Bill: I need those prayers. And I can't begin to tell you what your support and encouragement has meant to me....this particular situation...my questions...my doubts....my working through it all...could easily distance the "mainliners" from me...and yet you continue to reach out. You show me Christ in the way I seek to portray Christ to others.

Steve: I'm hugging you right back.
:)

love and grace,
pam

Robert said...

Hey Pam,

How is it going? I am sort of reading between the lines again, but it seems like you are about to make some important, far reaching choices. Fear likes to hang around with Grief -- and Fear sure likes to bend one's ear. Hope you are doing better.

Sending love and good thoughts your way,

Robert

grace said...

Robert,
Yes....as usual you are one of the most astute readers here! ;)

so...just say it...cause i'm not being so "astute" myself right now...

what are you saying here??? What does it seem like i'm afraid of????
tell me....darn it....tell me....

uh....or...maybe....that's your point?

hmmmm....i'll try to respond rather tahn react....and be proactive and not reactive....

is that where you are going with this????

Robert said...

Yeah,

I do not know all of the details, but I can sense the tenor of things. Divorce, and everything that entails, is enough to bring sadness and anxiety to anyone. I am sure that has a lot to do with what is going on, but I sense from your prior postings that there are other things going on as well that are causing a heavy heart and a real evaluation of where you are in life right now. I am sure you know on one level that these things are temporary and will pass, but you also have to sit down with yourself and come to some important decisions -- and some of those decisions do not appear to be empowering you right now. This is where Grief and Fear are having a hoedown in your head.


Anyhow, look at me. Once I sounded like Depak Chopra, and now I sound like John Edwards (except for that last sentence ;-D).

grace said...

Robert,
What a fitting visual...the Grief and Fear hoedown. And here I am; allergic to hay, can't stand country music, and don't have a thing that looks good with cowboy boots.

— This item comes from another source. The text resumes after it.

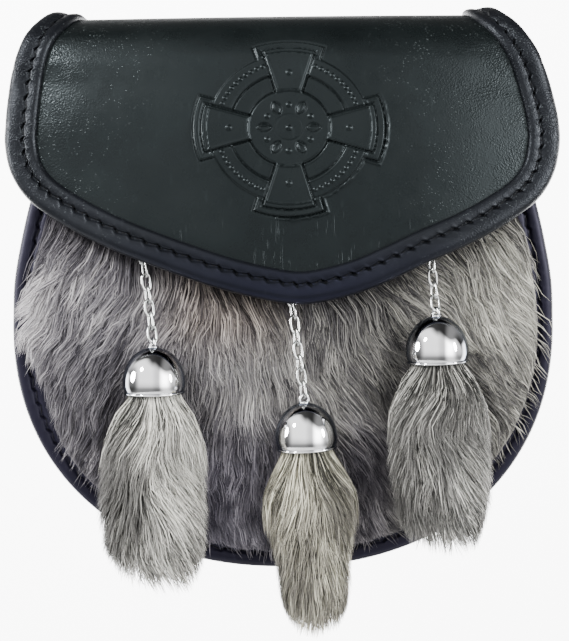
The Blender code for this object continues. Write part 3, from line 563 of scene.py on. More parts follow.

Yee Haw.

You're right. I think I'll detail some of it in my next post. Need to "get it out".

Thanks for the kick in the proverbial hiney. Do you have any idea how long these stupid hoedowns last?? ;)

pam

Joe said...

I hope it all gets easier for you sometime soon Grace. And I bet you are spending every moment making sure your boys aren't troubled by all the changes at home. Hugs.